The eighth and penultimate yellow came with just 28 laps to go. Race leader Blaney lined up alongside Hemric for the restart but by now Jones was in the second row right behind him. On the restart, Jones took the lead while Blaney dropped back to fourth. Then William Byron spun bringing out the ninth and final caution on lap 293. Jones lined up alongside Suárez for the restart but Blaney was in the preferred high line behind Jones and when it went green he was able to charge forward to claim second behind race-winner Jones when the checkered flag flew only a couple of laps later.

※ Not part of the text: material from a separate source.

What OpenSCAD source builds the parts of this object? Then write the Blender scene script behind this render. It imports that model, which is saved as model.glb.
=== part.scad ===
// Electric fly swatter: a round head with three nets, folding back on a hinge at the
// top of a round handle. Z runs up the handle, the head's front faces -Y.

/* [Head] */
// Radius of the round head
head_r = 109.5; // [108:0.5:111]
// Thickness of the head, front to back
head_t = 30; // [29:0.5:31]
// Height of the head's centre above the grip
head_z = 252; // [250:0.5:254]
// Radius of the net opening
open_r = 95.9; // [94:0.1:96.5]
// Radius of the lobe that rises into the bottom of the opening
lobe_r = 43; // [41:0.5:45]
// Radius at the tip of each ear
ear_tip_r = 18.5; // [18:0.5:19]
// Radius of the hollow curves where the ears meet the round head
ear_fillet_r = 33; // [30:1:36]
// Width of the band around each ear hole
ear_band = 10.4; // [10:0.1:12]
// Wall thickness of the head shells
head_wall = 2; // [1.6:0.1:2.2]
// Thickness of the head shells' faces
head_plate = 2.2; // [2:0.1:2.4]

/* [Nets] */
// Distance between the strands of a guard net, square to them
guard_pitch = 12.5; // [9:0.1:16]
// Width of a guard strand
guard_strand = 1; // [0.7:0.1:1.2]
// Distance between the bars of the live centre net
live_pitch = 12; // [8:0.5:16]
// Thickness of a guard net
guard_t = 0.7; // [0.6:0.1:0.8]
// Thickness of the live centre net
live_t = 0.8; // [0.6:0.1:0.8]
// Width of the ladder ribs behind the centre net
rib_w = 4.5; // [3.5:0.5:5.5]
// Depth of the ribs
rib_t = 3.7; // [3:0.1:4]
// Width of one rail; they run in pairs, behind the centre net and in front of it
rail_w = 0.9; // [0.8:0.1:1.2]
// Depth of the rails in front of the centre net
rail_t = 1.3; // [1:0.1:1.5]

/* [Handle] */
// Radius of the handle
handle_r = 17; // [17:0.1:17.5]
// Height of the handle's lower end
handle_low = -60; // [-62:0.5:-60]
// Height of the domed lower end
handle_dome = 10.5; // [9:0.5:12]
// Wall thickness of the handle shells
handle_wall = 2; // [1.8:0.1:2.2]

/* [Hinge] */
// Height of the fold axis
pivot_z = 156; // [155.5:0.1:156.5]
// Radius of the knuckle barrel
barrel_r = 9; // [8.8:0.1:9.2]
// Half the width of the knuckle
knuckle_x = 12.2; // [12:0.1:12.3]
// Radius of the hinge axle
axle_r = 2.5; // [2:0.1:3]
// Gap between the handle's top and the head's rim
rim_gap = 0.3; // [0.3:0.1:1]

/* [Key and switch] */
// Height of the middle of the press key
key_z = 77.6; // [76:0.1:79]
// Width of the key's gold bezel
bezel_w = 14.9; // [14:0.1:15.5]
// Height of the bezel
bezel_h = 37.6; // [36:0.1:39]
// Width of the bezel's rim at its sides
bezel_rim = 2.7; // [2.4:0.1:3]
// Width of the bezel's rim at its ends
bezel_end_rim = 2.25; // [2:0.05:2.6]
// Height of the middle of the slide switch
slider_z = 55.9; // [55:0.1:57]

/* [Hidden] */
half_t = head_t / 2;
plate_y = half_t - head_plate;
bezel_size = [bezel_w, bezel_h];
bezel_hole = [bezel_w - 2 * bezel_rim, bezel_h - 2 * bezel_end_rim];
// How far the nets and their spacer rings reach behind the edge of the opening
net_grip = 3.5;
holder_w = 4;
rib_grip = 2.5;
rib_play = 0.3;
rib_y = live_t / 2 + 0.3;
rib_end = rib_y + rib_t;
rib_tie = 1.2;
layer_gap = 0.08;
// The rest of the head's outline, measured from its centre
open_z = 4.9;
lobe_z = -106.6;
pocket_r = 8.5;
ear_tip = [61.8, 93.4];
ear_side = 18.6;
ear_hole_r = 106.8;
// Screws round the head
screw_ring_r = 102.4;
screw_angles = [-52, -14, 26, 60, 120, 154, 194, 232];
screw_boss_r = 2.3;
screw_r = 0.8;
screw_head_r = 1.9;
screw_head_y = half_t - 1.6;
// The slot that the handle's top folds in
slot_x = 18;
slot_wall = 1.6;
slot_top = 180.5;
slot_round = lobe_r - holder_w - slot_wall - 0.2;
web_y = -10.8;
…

Larson was the winner of the first stage which ended on lap 85 while Hemric won the second stage which ended on lap 170.
All three days of the weekend of racing were affected by rain. On Saturday, the race was waved yellow on lap 161 and then red for over an hour and a half due to rain – but, after that they were able to get going again and finish the full 300-lap distance.
The next NASCAR Xfinity Series race is at Richmond International Raceway on Saturday, April 29.